拍品專文
The satinwood bookcase displays a number of features closely associated with the cabinet-making partnership of William Ince (1737-1804) and John Mayhew (1736-1811) of Broad Street, Soho. The same Muse figure features in a painted medallion embellishing a tambour writing-table formerly at Durdans, Epsom (L. Wood, Catalogue of Commodes, London, 1994, p. 229, fig. 215). Ince and Mayhew also favoured the use of richly-figured yew veneer, as seen on a bureau-writing-table at Burghley, Lincolnshire. An arched pediment featured on a mahogany bookcase also attributed to the firm ('Dealing in Excellence: A Celebration of Hotspur and Jeremy; Christie's, London, 20 Novenber 2009, lot 90).
WEALD HALL
Weald Hall was purchased by Thomas Tower (1700-78) in 1759. He died unmarried and the house passed to his nephew Christopher Tower (d. 1810) of Huntsmoor Park, Buckinghamshire, in 1778. In October and November of that year, the celebrated architect-designer, Robert Adam (1728-92), was engaged to refurbish the interiors including designing ‘fresh decorations for the new ‘eating-room’ to the left of the great hall (‘Weald Hall, Essex: The seat of Mr Christopher Tower’, Country Life, 3 October 1914, p. 456). The extant Adam drawings in the Soane museum include twenty-one designs for alterations to the house including designs for the interior decoration of the saloon, drawing room and dining room, and preliminary designs for a table and curtain cornice for the dining room. From 1764, Ince and Mayhew worked with Adam on several notable commissions, culminating in their 'ability to produce very early on furniture in the most startling advanced Neo-classical taste' (G. Beard, C. Gilbert, Dictionary of English Furniture Makers 1660-1840, Leeds, 1986, p. 592).
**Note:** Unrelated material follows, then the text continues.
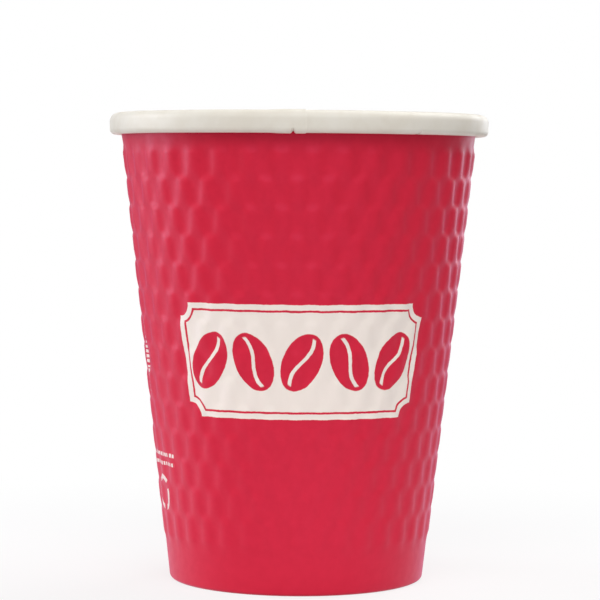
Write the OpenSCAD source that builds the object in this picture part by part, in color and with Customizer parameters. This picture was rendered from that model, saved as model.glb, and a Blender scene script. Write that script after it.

Their joint commissions included Coventry House, Piccadilly and Croome Court for the 6th Earl of Coventry followed by work at Sherborne Castle, Audley End, Shelburne House, Northumberland House, Kimbolton and Derby House.
THE ICONOGRAPHY
The bookcase celebrates lyric poetry and is designed in the elegant George III 'Roman' fashion of the 1770s. Its triumphal-arched temple pediment, intended to be crowned by sacred urns, has its tympanum labelled with a beribboned medallion of Erato, the lyre-playing Muse of Love Poetry and Mount Parnassus companion of Apollo as leader of Artistic Inspiration. Its architecture corresponds to that of a 'Design for [a bookcase] for a Gentleman's Villa', illustrated in 1774 in John Carter's, Builder's Magazine (see E. White, Pictorial Dictionary of British 18th Century Furniture Designs, Woodbridge, 1990, p. 243). Its 'commode' base is mosaic-parquetry with golden Apollonian laurels enwreathing Roman medallions of burr-yew, such as featured on a pattern for an urn-capped 'Lady's Secretary and Library' published the following year in Thomas Malton's Compleat Treatise on Perspective, 1775 (ibid., p. 228).
The glazing pattern was invented and engraved in 1753 by the St. Martin's Lane cabinet-maker Thomas Chippendale (1718-1779) and featured in his Gentleman and Cabinet-Maker's Director, 3rd edition, 1762, plate XC.